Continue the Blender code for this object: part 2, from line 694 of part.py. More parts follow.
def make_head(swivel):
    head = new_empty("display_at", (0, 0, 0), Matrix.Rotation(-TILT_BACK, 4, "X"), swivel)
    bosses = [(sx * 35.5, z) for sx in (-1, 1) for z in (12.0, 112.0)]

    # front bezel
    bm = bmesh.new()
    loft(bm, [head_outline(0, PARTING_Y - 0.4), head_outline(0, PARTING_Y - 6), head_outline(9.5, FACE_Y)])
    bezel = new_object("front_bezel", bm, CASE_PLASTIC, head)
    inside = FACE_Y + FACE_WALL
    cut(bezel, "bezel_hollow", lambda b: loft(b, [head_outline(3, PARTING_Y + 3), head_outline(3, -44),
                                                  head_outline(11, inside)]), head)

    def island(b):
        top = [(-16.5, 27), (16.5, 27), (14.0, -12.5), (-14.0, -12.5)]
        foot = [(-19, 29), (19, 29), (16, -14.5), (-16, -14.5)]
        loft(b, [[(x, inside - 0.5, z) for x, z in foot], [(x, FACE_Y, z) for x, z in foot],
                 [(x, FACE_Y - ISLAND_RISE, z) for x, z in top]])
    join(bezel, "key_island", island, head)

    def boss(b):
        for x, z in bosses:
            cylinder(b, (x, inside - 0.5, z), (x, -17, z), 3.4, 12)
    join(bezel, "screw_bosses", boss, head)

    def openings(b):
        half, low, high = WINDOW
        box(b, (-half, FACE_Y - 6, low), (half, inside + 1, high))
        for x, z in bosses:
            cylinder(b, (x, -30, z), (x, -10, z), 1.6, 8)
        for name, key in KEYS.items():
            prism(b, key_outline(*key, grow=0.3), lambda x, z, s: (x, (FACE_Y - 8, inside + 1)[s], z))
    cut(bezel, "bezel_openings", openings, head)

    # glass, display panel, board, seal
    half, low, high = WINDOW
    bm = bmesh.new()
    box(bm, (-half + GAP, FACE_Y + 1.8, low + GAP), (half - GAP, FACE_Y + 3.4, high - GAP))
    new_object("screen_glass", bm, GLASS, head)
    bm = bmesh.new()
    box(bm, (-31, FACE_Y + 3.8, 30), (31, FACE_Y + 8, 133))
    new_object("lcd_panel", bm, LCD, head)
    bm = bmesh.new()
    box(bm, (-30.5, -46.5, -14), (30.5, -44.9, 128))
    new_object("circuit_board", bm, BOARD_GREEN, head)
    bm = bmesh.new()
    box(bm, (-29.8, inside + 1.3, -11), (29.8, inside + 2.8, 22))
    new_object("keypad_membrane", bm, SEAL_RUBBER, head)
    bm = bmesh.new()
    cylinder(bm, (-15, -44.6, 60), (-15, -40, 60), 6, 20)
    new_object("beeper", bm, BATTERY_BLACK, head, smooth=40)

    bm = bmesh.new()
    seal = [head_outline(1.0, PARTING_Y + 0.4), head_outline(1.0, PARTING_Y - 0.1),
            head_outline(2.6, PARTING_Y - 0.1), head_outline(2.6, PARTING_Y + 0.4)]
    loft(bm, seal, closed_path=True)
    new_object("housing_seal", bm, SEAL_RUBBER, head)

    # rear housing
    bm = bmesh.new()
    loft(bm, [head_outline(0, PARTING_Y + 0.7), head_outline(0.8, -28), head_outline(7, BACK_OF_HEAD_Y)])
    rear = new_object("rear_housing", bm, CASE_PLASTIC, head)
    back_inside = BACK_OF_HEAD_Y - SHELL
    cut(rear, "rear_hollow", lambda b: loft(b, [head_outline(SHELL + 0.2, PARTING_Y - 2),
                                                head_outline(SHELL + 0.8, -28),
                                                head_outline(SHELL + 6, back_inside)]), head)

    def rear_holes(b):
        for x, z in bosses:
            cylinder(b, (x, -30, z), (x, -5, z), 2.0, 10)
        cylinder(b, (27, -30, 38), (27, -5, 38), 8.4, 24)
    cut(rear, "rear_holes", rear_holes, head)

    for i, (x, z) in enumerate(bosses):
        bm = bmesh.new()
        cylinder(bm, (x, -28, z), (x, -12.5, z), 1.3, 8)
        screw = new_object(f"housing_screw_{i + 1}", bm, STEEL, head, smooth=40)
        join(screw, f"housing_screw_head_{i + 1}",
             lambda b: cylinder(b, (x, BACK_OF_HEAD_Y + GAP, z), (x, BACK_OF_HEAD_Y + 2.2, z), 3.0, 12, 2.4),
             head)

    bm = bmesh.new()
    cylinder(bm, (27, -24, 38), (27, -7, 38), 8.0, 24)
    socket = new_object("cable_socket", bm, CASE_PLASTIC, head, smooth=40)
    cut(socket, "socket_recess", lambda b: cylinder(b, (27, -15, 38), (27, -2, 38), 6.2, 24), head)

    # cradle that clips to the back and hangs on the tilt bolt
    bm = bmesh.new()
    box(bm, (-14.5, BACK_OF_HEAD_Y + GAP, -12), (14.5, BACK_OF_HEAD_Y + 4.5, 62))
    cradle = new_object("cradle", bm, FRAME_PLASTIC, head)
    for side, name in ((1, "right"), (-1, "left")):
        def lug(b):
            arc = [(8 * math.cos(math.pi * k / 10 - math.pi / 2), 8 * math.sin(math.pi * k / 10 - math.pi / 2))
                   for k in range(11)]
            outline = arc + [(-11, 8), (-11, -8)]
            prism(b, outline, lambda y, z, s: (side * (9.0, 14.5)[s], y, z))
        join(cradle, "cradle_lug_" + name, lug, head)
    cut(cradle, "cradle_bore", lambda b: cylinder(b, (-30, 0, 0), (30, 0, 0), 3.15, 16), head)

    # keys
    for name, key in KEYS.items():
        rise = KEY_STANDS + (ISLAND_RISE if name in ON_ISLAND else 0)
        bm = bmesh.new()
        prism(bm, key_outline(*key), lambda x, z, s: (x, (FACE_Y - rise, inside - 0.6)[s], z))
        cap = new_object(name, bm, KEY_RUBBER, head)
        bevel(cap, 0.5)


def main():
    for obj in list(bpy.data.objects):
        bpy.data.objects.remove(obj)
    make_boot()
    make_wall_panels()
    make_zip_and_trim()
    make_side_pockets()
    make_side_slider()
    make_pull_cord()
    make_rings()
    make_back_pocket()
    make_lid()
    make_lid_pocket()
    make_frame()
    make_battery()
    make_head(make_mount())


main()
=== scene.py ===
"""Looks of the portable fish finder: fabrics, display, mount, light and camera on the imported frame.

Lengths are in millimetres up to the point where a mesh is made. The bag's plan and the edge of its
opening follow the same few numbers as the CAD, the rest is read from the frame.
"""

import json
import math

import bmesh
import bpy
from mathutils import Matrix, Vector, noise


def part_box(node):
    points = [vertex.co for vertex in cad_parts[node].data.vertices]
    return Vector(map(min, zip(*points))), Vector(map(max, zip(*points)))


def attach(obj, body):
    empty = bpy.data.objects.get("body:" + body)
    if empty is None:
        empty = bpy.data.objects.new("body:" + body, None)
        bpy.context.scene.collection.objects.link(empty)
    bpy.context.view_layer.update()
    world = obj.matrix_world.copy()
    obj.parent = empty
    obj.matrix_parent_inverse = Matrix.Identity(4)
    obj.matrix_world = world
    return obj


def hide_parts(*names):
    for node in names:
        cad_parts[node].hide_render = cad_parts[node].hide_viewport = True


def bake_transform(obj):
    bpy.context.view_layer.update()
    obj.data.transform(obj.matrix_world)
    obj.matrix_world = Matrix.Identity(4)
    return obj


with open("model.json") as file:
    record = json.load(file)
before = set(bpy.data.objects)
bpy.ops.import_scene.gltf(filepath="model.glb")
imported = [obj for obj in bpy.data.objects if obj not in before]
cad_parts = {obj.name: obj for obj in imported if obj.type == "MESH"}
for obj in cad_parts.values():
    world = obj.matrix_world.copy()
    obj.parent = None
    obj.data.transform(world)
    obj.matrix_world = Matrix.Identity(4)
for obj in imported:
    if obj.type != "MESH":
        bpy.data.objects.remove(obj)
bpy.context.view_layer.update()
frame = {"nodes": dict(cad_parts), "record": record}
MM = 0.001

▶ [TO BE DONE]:
Print exactly the lines from the one containing "make_rings()" to the one containing "points = [vertex.co", both included, and nothing else.

▶ [ANSWER TO THIS EXERCISE]:
    make_rings()
    make_back_pocket()
    make_lid()
    make_lid_pocket()
    make_frame()
    make_battery()
    make_head(make_mount())


main()
=== scene.py ===
"""Looks of the portable fish finder: fabrics, display, mount, light and camera on the imported frame.

Lengths are in millimetres up to the point where a mesh is made. The bag's plan and the edge of its
opening follow the same few numbers as the CAD, the rest is read from the frame.
"""

import json
import math

import bmesh
import bpy
from mathutils import Matrix, Vector, noise


def part_box(node):
    points = [vertex.co for vertex in cad_parts[node].data.vertices]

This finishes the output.